The previous high water mark for trilateral coordination occurred in the late 1990s with the establishment of the Trilateral Coordination and Oversight Group (TCOG). Ralph Cossa coined the term “virtual alliance” to describe  a situation in which Japan and South Korea were able to work in concert with each other as quasi-allies through their respective alliances with the United States, even if they were reluctant to work directly with each other bilaterally as a result of territorial and historical disputes.

Developments since then have pushed South Korea and Japan closer together: common security and diplomatic challenges resulting from China’s rising influence,  conceptualization of their roles and influence in international relations as “middle powers,” converging cultural and social preferences of younger generations, and North Korean provocations highlighting the necessity of Japan-ROK security cooperation. However, building on this collaboration has been surprisingly difficult. There were reports from December 2010 that Japan and South Korea would sign agreements on intelligence sharing and cross-servicing, major steps that would essentially create a common platform for closer institutional cooperation among the three defense establishments.  The need for such cooperation emerged most clearly following North Korea’s missile launch in 2009, at which time Korean and Japanese equipped Aegis destroyers independently tracked North Korea’s multi-stage rocket, but were unable to share data with each other. These agreements have yet to materialize.

Following the earthquake, tsunami, and nuclear tragedies that hit Japan on March 11th, there was a genuine outpouring of empathy in South Korea for Japan’s human tragedy.  But even in the aftermath of this tragedy, textbook and territorial issues surrounding Tokdo/Takeshima again emerged to turn Korean public opinion negative toward cooperation with Japan, serving to stall potential progress in institutionalizing Japan-ROK defense cooperation.

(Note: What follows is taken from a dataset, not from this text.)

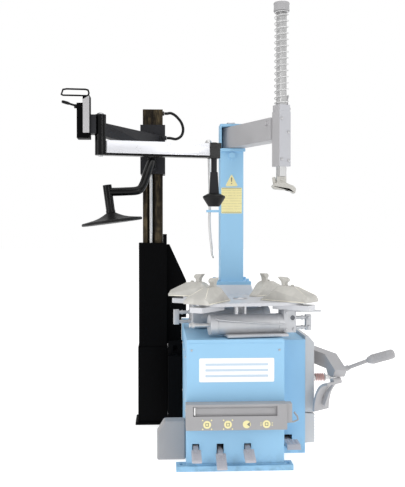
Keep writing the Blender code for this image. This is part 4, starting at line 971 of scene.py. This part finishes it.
# ---------------------------------------------------------------- helper arm
def make_helper_arm():
    """The lift rod beside the post, and the moving pieces of the helper arm."""
    x, y = centre("lift_rod")[:2]
    low, high = (corner.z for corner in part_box("lift_rod"))
    piece("lift_rod_finished", rod((x, y, low), (x, y, high), 0.0085), STEEL, BODY_OF["lift_rod"], "lift_rod")
    make_tapered_arm()
    make_beam()
    make_press_cone()
    make_disc_arm()
    make_control_lever()


def make_tapered_arm():
    """A fabricated arm, deeper at its root, with the upper barrel of the elbow at its end."""
    root = np.array((-0.392, 0.553))
    reach = float(np.linalg.norm(HINGE[:2] - root))
    direction = math.atan2(HINGE[1] - root[1], HINGE[0] - root[0])
    side = [(0.020, 1.470), (reach, 1.492), (reach, 1.553), (0.020, 1.560)]
    arm = prism(corners(side, 0.003), -0.023, 0.023, 0.004, "Y", shift(*root, 0) @ turn(direction))
    flange = box((-0.462, 0.537, 1.468), (-0.352, 0.5547, 1.562), 0.006, 0.002, across="Y")
    barrel = lathe([(0.0104, 1.4895), (0.0255, 1.4895), (0.0265, 1.4905), (0.0265, 1.591), (0.0255, 1.592),
                    (0.0104, 1.592), (0.0104, 1.4895)], 48, shift(*at(HINGE)))
    ledge = box((-0.702, -0.022, 1.500), (-0.674, 0.050, 1.588), 0.003, 0.0015)
    bolts = [hexagon(stand((x, 0.5372, z), (x, 0.50, z)), 0.015, 0.007, 0.0015)
             for x in (-0.452, -0.362) for z in (1.480, 1.550)]
    shape = together(arm, flange, ledge, *bolts)
    piece("tapered_arm_finished", shape, SOOT, BODY_OF["tapered_arm"], "tapered_arm")
    piece("elbow_barrel", barrel, GLOSS, BODY_OF["tapered_arm"])
    pin = [(0, 1.396), (0.0100, 1.396), (0.0100, 1.5925), (0.0145, 1.5925), (0.015, 1.594), (0.015, 1.5975),
           (0.0145, 1.5985), (0.0070, 1.5985), (0.0068, 1.601), (0.006, 1.602), (0, 1.602)]
    piece("elbow_pin_finished", lathe(pin, 40, shift(*at(HINGE))), STEEL, BODY_OF["elbow_pin"], "elbow_pin")


def make_control_lever():
    """A short stub and stem, then a grip whose radius thins towards both ends with a cubed fall."""
    lever = together(rod((-0.7645, 0.0, 1.628), (-0.776, 0.0, 1.628), 0.010, 0.0015),
                     tube([(-0.774, 0.0, 1.632), (-0.787, 0, 1.636), (-0.800, 0.0, 1.640)], 0.005),
                     tube(smooth_path([(-0.797, 0.0, 1.6395), (-0.815, 0, 1.6447), (-0.834, 0.0, 1.650)], 12),
                          0.0075 - 0.002 * np.abs(np.linspace(-1, 1, 12)) ** 3, 20))
    piece("control_lever_finished", lever, GLOSS, BODY_OF["control_lever"], "control_lever")


def make_beam():
    """A drawn aluminium profile with one wide, shallow groove along each side."""
    reach = float(np.linalg.norm(PRESS[:2] - HINGE[:2]))
    low, high = (corner.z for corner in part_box("beam"))
    groove, lip = 0.0012, 0.004
    side = [(-0.022, low), (0.022, low), (0.022, low + lip), (0.022 - groove, low + lip + 0.002),
            (0.022 - groove, high - lip - 0.002), (0.022, high - lip), (0.022, high), (-0.022, high),
            (-0.022, high - lip), (-0.022 + groove, high - lip - 0.002), (-0.022 + groove, low + lip + 0.002),
            (-0.022, low + lip)]
    shape = prism(corners(side, [0.002, 0.002, 0, 0, 0, 0, 0.002, 0.002, 0, 0, 0, 0]), 0.0275, reach - 0.026,
                  0.0005, "X", ON_HINGE)
    piece("beam_finished", shape, BEAM, BODY_OF["beam"], "beam")


def make_press_cone():
    """A turned rubber cone: a blunt tip that flares up to a rim, then a neck bored for the rod."""
    low, high = (corner.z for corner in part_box("press_cone"))
    cone = [(0, low), (0.026, low), (0.029, low + 0.001), (0.031, low + 0.005), (0.0525, 1.2060),
            (0.0545, 1.2100), (0.0545, 1.2150), (0.0530, 1.2175), (0.036, 1.2265), (0.030, high),
            (0.0104, high), (0.0104, 1.1795), (0, 1.1795)]
    shape = lathe(cone, 64, shift(*at(PRESS)))
    piece("press_cone_finished", shape, BLACK_RUBBER, BODY_OF["press_cone"], "press_cone")


def make_disc_arm():
    """A bent tube from a knuckle on the carriage's pin to a sleeve over the disc, and the turned disc."""
    route = smooth_path([(-0.423, 0.500, 1.418), (-0.430, 0.455, 1.400), (-0.447, 0.405, 1.345),
                         (-0.466, 0.372, 1.285), (-0.492, 0.352, 1.256), (-0.560, 0.338, 1.249),
                         (-0.640, 0.330, 1.246)], 70)
    top, bottom = np.array((-0.648, 0.330, 1.282)), np.array((-0.629, 0.330, 1.140))
    lean = (bottom - top) / np.linalg.norm(bottom - top)
    knuckle = lathe([(0.0084, 1.3865), (0.023, 1.3865), (0.024, 1.3875), (0.024, 1.4385), (0.023, 1.4395),
                     (0.0084, 1.4395), (0.0084, 1.3865)], 40, shift(-0.423, 0.520, 0))
    sleeve = rod(top, bottom, 0.0225, 0.002, 48)
    collar = rod(bottom - lean * 0.012, bottom - lean * 0.0005, 0.0240, 0.001, 48)
    stub = rod(bottom - lean * 0.01, bottom + lean * 0.030, 0.010)
    piece("disc_arm_finished", together(knuckle, tube(route, 0.0215, 32), sleeve, collar, stub), GLOSS,
          BODY_OF["disc_arm"], "disc_arm")
    profile = [(0, -0.0440), (0.030, -0.0455), (0.100, -0.0500), (0.143, -0.0530), (0.150, -0.0530),
               (0.1545, -0.0505), (0.1550, -0.0460), (0.1535, -0.0415), (0.149, -0.0385), (0.140, -0.0375),
               (0.118, -0.0340), (0.090, -0.0290), (0.068, -0.0225), (0.050, -0.0150), (0.036, -0.0075),
               (0.027, -0.0025), (0.024, -0.0003), (0.0104, -0.0003), (0.0104, -0.032), (0, -0.032)]
    disc = lathe(profile, 96, stand(bottom, bottom - lean))
    piece("bead_disc_finished", disc, BLACK_RUBBER, BODY_OF["bead_disc"], "bead_disc")


# ---------------------------------------------------------------- studio
def make_studio():
    """A pale floor that glows, a background that only the camera sees at full strength, and four lamps."""
    sheet = bpy.data.meshes.new("floor")
    sheet.from_pydata([(-40, -40, 0), (40, -40, 0), (40, 40, 0), (-40, 40, 0)], [], [(0, 1, 2, 3)])
    floor = bpy.data.objects.new("floor", sheet)
    floor.location.z = -0.0002
    bpy.context.scene.collection.objects.link(floor)
    paper = Finish("studio_floor", (0.62, 0.62, 0.62), 0.9)
    paper.set("Emission Color", (1, 1, 1, 1))
    paper.set("Emission Strength", 0.72)
    sheet.materials.append(paper.material)
    world = bpy.data.worlds.new("studio")
    world.use_nodes = True
    tree = world.node_tree
    backdrop = tree.nodes["Background"]
    path = tree.nodes.new("ShaderNodeLightPath")
    strength = Wire(tree, path.outputs["Is Camera Ray"]) * (1.0 - AMBIENT) + AMBIENT
    backdrop.inputs["Color"].default_value = (1, 1, 1, 1)
    tree.links.new(strength.socket, backdrop.inputs["Strength"])
    bpy.context.scene.world = world
    for name, place, target, size, power in LAMPS:
        data = bpy.data.lights.new(name, "AREA")
        data.shape, data.size, data.size_y, data.energy = "RECTANGLE", *size, power
        lamp = bpy.data.objects.new(name, data)
        lamp.location = place
        lamp.rotation_euler = (Vector(target) - Vector(place)).to_track_quat("-Z", "Y").to_euler()
        bpy.context.scene.collection.objects.link(lamp)
    view = bpy.context.scene.view_settings
    view.view_transform, view.look, view.exposure, view.gamma = "Standard", "None", 0.0, 1.0


AMBIENT = 0.63
LAMPS = (                         # name, place, target, width and height, watts
    ("overhead", (0.0, -0.3, 4.6), (0, 0.2, 0.8), (4.0, 4.0), 70),
    ("key", (2.6, -4.2, 2.4), (0, 0.1, 1.0), (0.5, 2.8), 34),
    ("left_strip", (-3.2, -1.8, 1.5), (-0.5, 0.3, 1.0), (0.5, 2.8), 24),
    ("right_strip", (3.2, 0.6, 1.5), (0, 0.2, 1.0), (0.5, 2.8), 12),
)

set_up_camera()
make_air_hose()
make_structure()
make_turntable()
make_pedals()
make_breaker()
make_foils()
make_small_fittings()
make_mounting_side()
make_helper_arm()
make_studio()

At this stage, two main issues dominate discussion: an unfavorable political environment in the Japan-ROK relationship and concerns about how China would respond to institutionalized trilateral security cooperation.

The intractability of the Japan-South Korea relationship remains a significant barrier to deepening security cooperation despite DPJ Prime Minister Noda’s conciliatory return of some ancient Korean texts to Seoul.  But it underscores the need to contain these sensitive issues while building stronger Japan-ROK cooperation where possible.  Leading South Korean strategists know in their head that it is the right thing to do, even though their hearts remain an obstacle to embracing cooperation with Japan.  On this front, nothing will be more important than for South Koreans to de-emotionalize its analysis of the stakes and benefits of stronger cooperation with Japan.

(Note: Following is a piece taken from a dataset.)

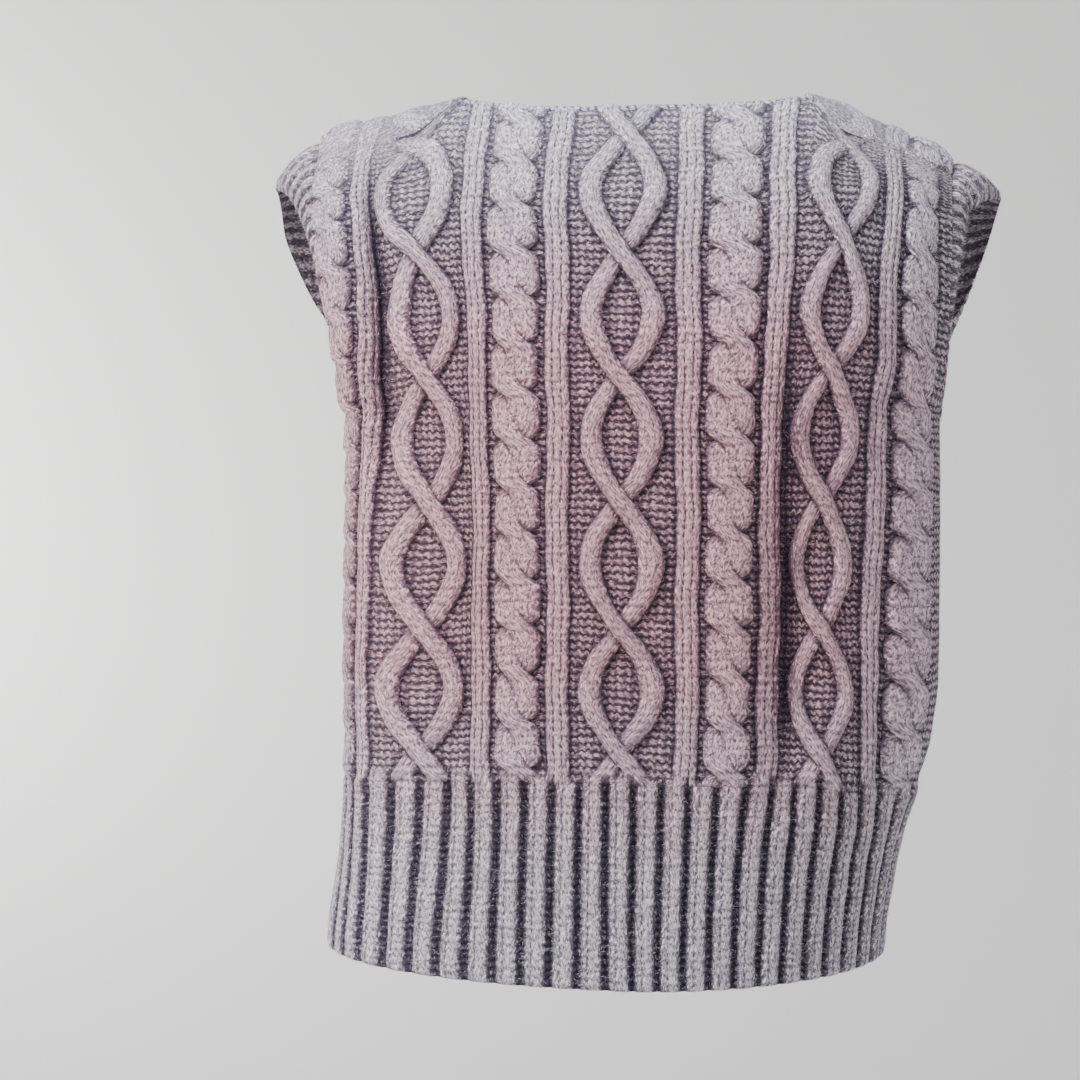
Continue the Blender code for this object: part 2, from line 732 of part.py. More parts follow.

Thus far, the trilateral push for enhanced coordination has not been about China.  While it is important to explain clearly the motives behind stronger trilateral defense cooperation, it would be a mistake to give China a veto over such cooperation, especially in a fiscally constrained environment where cooperation might be the best way to meet respective defense needs and interests of the United States, Japan, and South Korea going forward.  With the establishment of a secretariat for China-Japan-ROK economic cooperation in Seoul earlier this year, Chinese complaints about stronger U.S.-Japan-ROK trilateralism should ring hollow.